* **TASK INPUTS**
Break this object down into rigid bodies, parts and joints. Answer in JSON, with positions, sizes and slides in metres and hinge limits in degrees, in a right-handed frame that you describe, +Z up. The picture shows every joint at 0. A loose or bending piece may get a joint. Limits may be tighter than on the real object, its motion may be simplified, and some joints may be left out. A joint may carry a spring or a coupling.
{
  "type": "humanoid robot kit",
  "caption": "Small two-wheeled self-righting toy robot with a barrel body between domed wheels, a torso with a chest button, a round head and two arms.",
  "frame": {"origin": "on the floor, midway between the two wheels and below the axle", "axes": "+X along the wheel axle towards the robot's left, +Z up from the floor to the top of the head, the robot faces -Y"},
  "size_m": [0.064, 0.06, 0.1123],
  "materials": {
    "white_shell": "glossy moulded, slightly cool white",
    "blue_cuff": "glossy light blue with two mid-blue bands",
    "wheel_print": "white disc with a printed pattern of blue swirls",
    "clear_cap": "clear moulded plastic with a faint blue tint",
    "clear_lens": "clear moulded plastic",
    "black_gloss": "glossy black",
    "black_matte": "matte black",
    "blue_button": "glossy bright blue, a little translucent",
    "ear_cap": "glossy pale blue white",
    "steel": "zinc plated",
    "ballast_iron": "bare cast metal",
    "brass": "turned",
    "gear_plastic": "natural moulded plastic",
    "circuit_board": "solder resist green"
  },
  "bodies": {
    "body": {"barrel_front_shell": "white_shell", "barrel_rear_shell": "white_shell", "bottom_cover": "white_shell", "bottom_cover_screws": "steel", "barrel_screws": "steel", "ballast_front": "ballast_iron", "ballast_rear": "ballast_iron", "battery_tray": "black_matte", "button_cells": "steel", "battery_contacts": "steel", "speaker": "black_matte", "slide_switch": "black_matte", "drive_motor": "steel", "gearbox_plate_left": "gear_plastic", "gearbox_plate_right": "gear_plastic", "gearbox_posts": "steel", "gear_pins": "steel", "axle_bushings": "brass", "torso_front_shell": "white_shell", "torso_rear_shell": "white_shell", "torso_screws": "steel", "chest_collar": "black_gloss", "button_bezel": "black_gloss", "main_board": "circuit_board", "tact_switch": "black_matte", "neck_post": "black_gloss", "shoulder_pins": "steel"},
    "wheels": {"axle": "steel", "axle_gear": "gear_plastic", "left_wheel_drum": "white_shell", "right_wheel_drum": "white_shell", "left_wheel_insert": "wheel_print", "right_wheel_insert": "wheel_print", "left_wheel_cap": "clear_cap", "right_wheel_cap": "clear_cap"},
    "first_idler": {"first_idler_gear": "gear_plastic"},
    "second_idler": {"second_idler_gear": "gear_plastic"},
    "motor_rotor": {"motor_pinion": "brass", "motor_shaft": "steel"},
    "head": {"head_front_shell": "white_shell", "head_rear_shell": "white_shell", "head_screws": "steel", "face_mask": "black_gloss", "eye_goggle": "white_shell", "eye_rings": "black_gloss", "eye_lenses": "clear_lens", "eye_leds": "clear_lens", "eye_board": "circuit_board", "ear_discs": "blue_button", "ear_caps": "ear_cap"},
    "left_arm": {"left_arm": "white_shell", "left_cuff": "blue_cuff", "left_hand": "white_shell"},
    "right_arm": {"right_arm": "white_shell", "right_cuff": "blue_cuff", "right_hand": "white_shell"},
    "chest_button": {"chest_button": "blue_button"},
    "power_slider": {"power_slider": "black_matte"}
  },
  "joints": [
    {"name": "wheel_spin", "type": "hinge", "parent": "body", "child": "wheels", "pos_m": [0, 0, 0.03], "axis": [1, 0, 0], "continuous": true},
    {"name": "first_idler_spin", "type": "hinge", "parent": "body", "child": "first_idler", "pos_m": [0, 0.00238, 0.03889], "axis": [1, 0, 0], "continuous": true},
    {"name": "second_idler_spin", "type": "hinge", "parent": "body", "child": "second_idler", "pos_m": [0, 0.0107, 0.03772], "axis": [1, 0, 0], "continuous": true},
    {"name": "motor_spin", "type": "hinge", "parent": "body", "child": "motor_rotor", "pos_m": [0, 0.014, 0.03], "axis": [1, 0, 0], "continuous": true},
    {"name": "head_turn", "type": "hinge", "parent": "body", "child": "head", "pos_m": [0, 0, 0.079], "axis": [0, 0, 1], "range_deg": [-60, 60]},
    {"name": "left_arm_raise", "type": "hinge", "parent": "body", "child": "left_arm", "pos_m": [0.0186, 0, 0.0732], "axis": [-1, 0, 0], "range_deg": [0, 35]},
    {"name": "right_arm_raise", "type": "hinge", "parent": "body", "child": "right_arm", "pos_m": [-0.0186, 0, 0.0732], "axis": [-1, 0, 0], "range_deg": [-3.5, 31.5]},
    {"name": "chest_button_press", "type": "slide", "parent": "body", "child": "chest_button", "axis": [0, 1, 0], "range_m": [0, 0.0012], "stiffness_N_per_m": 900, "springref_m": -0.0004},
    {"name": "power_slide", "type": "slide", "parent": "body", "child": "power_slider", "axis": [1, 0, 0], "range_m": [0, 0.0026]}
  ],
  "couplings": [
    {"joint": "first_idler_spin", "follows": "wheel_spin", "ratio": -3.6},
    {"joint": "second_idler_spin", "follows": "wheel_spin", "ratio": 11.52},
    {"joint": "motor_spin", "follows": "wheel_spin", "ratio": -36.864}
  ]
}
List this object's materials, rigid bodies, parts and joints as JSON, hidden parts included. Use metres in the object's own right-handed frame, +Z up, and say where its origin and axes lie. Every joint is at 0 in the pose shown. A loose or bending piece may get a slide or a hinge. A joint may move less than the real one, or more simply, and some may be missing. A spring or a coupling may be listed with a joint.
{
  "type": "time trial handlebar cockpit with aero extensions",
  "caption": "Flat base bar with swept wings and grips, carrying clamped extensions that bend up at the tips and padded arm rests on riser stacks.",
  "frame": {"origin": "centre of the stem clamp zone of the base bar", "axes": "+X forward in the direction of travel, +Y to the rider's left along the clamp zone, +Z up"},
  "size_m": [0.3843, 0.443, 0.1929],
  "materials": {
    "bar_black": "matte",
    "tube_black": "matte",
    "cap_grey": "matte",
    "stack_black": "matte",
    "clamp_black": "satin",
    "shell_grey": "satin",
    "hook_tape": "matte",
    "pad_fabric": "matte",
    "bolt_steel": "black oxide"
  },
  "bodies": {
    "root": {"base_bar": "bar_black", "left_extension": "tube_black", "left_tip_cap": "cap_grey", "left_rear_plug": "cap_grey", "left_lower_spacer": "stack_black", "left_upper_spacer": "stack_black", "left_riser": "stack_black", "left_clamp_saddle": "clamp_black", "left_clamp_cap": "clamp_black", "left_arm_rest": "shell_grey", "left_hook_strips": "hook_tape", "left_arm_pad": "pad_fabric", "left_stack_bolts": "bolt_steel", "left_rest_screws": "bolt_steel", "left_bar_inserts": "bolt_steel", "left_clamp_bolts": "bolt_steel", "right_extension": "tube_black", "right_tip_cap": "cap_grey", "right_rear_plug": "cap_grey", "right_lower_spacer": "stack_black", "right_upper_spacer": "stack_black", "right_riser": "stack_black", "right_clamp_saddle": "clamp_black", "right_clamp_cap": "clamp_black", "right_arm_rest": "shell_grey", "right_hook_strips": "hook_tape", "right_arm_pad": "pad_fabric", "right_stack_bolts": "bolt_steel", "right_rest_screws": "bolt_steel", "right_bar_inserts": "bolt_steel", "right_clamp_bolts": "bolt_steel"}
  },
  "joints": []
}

* **REQUIREMENT**
Write out every entry verbatim.

* **WRITTEN ANSWER**
Break this object down into rigid bodies, parts and joints. Answer in JSON, with positions, sizes and slides in metres and hinge limits in degrees, in a right-handed frame that you describe, +Z up. The picture shows every joint at 0. A loose or bending piece may get a joint. Limits may be tighter than on the real object, its motion may be simplified, and some joints may be left out. A joint may carry a spring or a coupling.
{
  "type": "humanoid robot kit",
  "caption": "Small two-wheeled self-righting toy robot with a barrel body between domed wheels, a torso with a chest button, a round head and two arms.",
  "frame": {"origin": "on the floor, midway between the two wheels and below the axle", "axes": "+X along the wheel axle towards the robot's left, +Z up from the floor to the top of the head, the robot faces -Y"},
  "size_m": [0.064, 0.06, 0.1123],
  "materials": {
    "white_shell": "glossy moulded, slightly cool white",
    "blue_cuff": "glossy light blue with two mid-blue bands",
    "wheel_print": "white disc with a printed pattern of blue swirls",
    "clear_cap": "clear moulded plastic with a faint blue tint",
    "clear_lens": "clear moulded plastic",
    "black_gloss": "glossy black",
    "black_matte": "matte black",
    "blue_button": "glossy bright blue, a little translucent",
    "ear_cap": "glossy pale blue white",
    "steel": "zinc plated",
    "ballast_iron": "bare cast metal",
    "brass": "turned",
    "gear_plastic": "natural moulded plastic",
    "circuit_board": "solder resist green"
  },
  "bodies": {
    "body": {"barrel_front_shell": "white_shell", "barrel_rear_shell": "white_shell", "bottom_cover": "white_shell", "bottom_cover_screws": "steel", "barrel_screws": "steel", "ballast_front": "ballast_iron", "ballast_rear": "ballast_iron", "battery_tray": "black_matte", "button_cells": "steel", "battery_contacts": "steel", "speaker": "black_matte", "slide_switch": "black_matte", "drive_motor": "steel", "gearbox_plate_left": "gear_plastic", "gearbox_plate_right": "gear_plastic", "gearbox_posts": "steel", "gear_pins": "steel", "axle_bushings": "brass", "torso_front_shell": "white_shell", "torso_rear_shell": "white_shell", "torso_screws": "steel", "chest_collar": "black_gloss", "button_bezel": "black_gloss", "main_board": "circuit_board", "tact_switch": "black_matte", "neck_post": "black_gloss", "shoulder_pins": "steel"},
    "wheels": {"axle": "steel", "axle_gear": "gear_plastic", "left_wheel_drum": "white_shell", "right_wheel_drum": "white_shell", "left_wheel_insert": "wheel_print", "right_wheel_insert": "wheel_print", "left_wheel_cap": "clear_cap", "right_wheel_cap": "clear_cap"},
    "first_idler": {"first_idler_gear": "gear_plastic"},
    "second_idler": {"second_idler_gear": "gear_plastic"},
    "motor_rotor": {"motor_pinion": "brass", "motor_shaft": "steel"},
    "head": {"head_front_shell": "white_shell", "head_rear_shell": "white_shell", "head_screws": "steel", "face_mask": "black_gloss", "eye_goggle": "white_shell", "eye_rings": "black_gloss", "eye_lenses": "clear_lens", "eye_leds": "clear_lens", "eye_board": "circuit_board", "ear_discs": "blue_button", "ear_caps": "ear_cap"},
    "left_arm": {"left_arm": "white_shell", "left_cuff": "blue_cuff", "left_hand": "white_shell"},
    "right_arm": {"right_arm": "white_shell", "right_cuff": "blue_cuff", "right_hand": "white_shell"},
    "chest_button": {"chest_button": "blue_button"},
    "power_slider": {"power_slider": "black_matte"}
  },
  "joints": [
    {"name": "wheel_spin", "type": "hinge", "parent": "body", "child": "wheels", "pos_m": [0, 0, 0.03], "axis": [1, 0, 0], "continuous": true},
    {"name": "first_idler_spin", "type": "hinge", "parent": "body", "child": "first_idler", "pos_m": [0, 0.00238, 0.03889], "axis": [1, 0, 0], "continuous": true},
    {"name": "second_idler_spin", "type": "hinge", "parent": "body", "child": "second_idler", "pos_m": [0, 0.0107, 0.03772], "axis": [1, 0, 0], "continuous": true},
    {"name": "motor_spin", "type": "hinge", "parent": "body", "child": "motor_rotor", "pos_m": [0, 0.014, 0.03], "axis": [1, 0, 0], "continuous": true},
    {"name": "head_turn", "type": "hinge", "parent": "body", "child": "head", "pos_m": [0, 0, 0.079], "axis": [0, 0, 1], "range_deg": [-60, 60]},
    {"name": "left_arm_raise", "type": "hinge", "parent": "body", "child": "left_arm", "pos_m": [0.0186, 0, 0.0732], "axis": [-1, 0, 0], "range_deg": [0, 35]},
    {"name": "right_arm_raise", "type": "hinge", "parent": "body", "child": "right_arm", "pos_m": [-0.0186, 0, 0.0732], "axis": [-1, 0, 0], "range_deg": [-3.5, 31.5]},
    {"name": "chest_button_press", "type": "slide", "parent": "body", "child": "chest_button", "axis": [0, 1, 0], "range_m": [0, 0.0012], "stiffness_N_per_m": 900, "springref_m": -0.0004},
    {"name": "power_slide", "type": "slide", "parent": "body", "child": "power_slider", "axis": [1, 0, 0], "range_m": [0, 0.0026]}
  ],
  "couplings": [
    {"joint": "first_idler_spin", "follows": "wheel_spin", "ratio": -3.6},
    {"joint": "second_idler_spin", "follows": "wheel_spin", "ratio": 11.52},
    {"joint": "motor_spin", "follows": "wheel_spin", "ratio": -36.864}
  ]
}
List this object's materials, rigid bodies, parts and joints as JSON, hidden parts included. Use metres in the object's own right-handed frame, +Z up, and say where its origin and axes lie. Every joint is at 0 in the pose shown. A loose or bending piece may get a slide or a hinge. A joint may move less than the real one, or more simply, and some may be missing. A spring or a coupling may be listed with a joint.
{
  "type": "time trial handlebar cockpit with aero extensions",
  "caption": "Flat base bar with swept wings and grips, carrying clamped extensions that bend up at the tips and padded arm rests on riser stacks.",
  "frame": {"origin": "centre of the stem clamp zone of the base bar", "axes": "+X forward in the direction of travel, +Y to the rider's left along the clamp zone, +Z up"},
  "size_m": [0.3843, 0.443, 0.1929],
  "materials": {
    "bar_black": "matte",
    "tube_black": "matte",
    "cap_grey": "matte",
    "stack_black": "matte",
    "clamp_black": "satin",
    "shell_grey": "satin",
    "hook_tape": "matte",
    "pad_fabric": "matte",
    "bolt_steel": "black oxide"
  },
  "bodies": {
    "root": {"base_bar": "bar_black", "left_extension": "tube_black", "left_tip_cap": "cap_grey", "left_rear_plug": "cap_grey", "left_lower_spacer": "stack_black", "left_upper_spacer": "stack_black", "left_riser": "stack_black", "left_clamp_saddle": "clamp_black", "left_clamp_cap": "clamp_black", "left_arm_rest": "shell_grey", "left_hook_strips": "hook_tape", "left_arm_pad": "pad_fabric", "left_stack_bolts": "bolt_steel", "left_rest_screws": "bolt_steel", "left_bar_inserts": "bolt_steel", "left_clamp_bolts": "bolt_steel", "right_extension": "tube_black", "right_tip_cap": "cap_grey", "right_rear_plug": "cap_grey", "right_lower_spacer": "stack_black", "right_upper_spacer": "stack_black", "right_riser": "stack_black", "right_clamp_saddle": "clamp_black", "right_clamp_cap": "clamp_black", "right_arm_rest": "shell_grey", "right_hook_strips": "hook_tape", "right_arm_pad": "pad_fabric", "right_stack_bolts": "bolt_steel", "right_rest_screws": "bolt_steel", "right_bar_inserts": "bolt_steel", "right_clamp_bolts": "bolt_steel"}
  },
  "joints": []
}